From Bellicourt we travelled to Cagnicourt. Here I commemorated my grandfather's, and Uncle Franks's, cousin, Harold Turner. He was killed on the 2nd April 1917 at Norieul, but when his body was recovered after the war the War Graves Commission were building the cemetery at Cagnicourt and so his remains were transported to there, 7 kms away from where he was killed.
A few kilometres further on is Bullecourt, the site of 2 battles fought by Australian soldiers in 1917.

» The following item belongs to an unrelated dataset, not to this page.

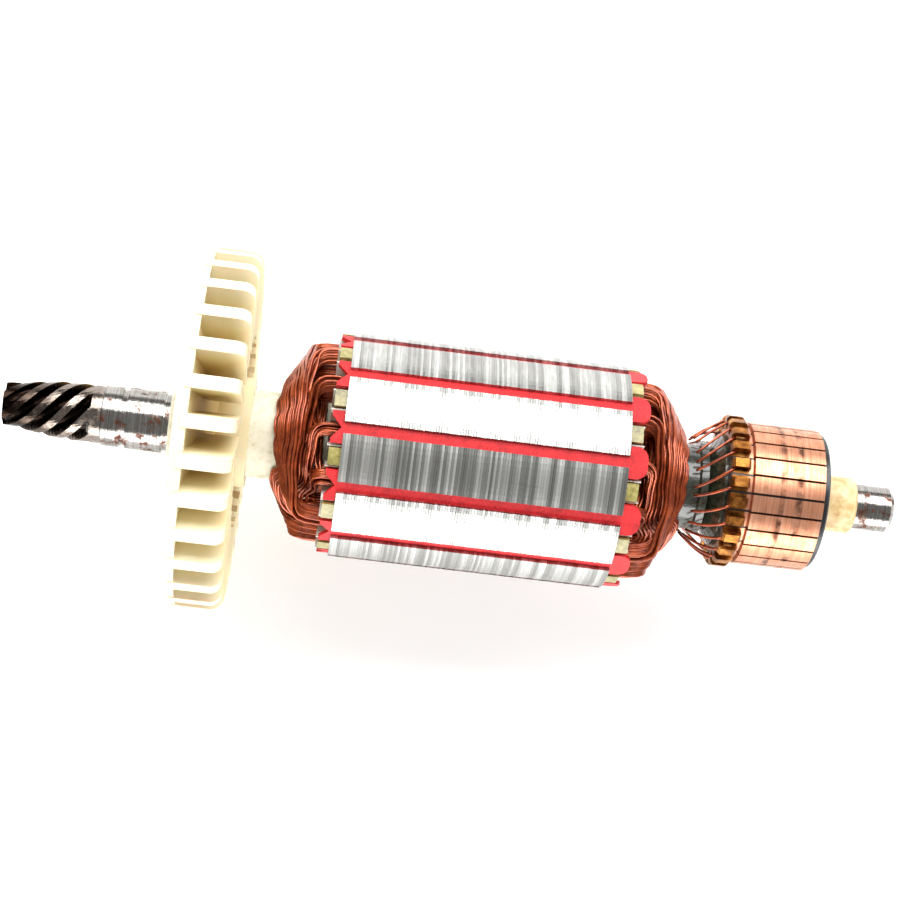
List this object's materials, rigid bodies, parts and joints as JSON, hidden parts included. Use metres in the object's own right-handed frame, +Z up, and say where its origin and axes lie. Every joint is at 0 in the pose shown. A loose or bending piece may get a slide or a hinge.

The first, on April 11th, was an unmitigated disaster that has since been used as a teaching example in military academied on now NOT to plan and execute a battle. The plan was originally to use tanks to break through the wire and to provide protection to the infantry from machine guns, thus dispensing of the need for preliminary artillery, supposedly surprising the Germans. Unfortunately the Germans knew too well that an attack was imminent, and when the tanks failed to arrive in sufficient numbers, and those that did broke down, or were shelled, the infantry were exposed to horrendous amchine gun and artillery fire before even getting to the German lines. There was no plan B and the artillery weren't able to support the troops, as many had made their way in to the German lines and therefore would have been hit by their own shells. The 4th Division lost many men that day.
In early May a 2nd attempt was made and this time was successful in achieving the goal of capturing a section of the Hindenburg Line, but at further human cost.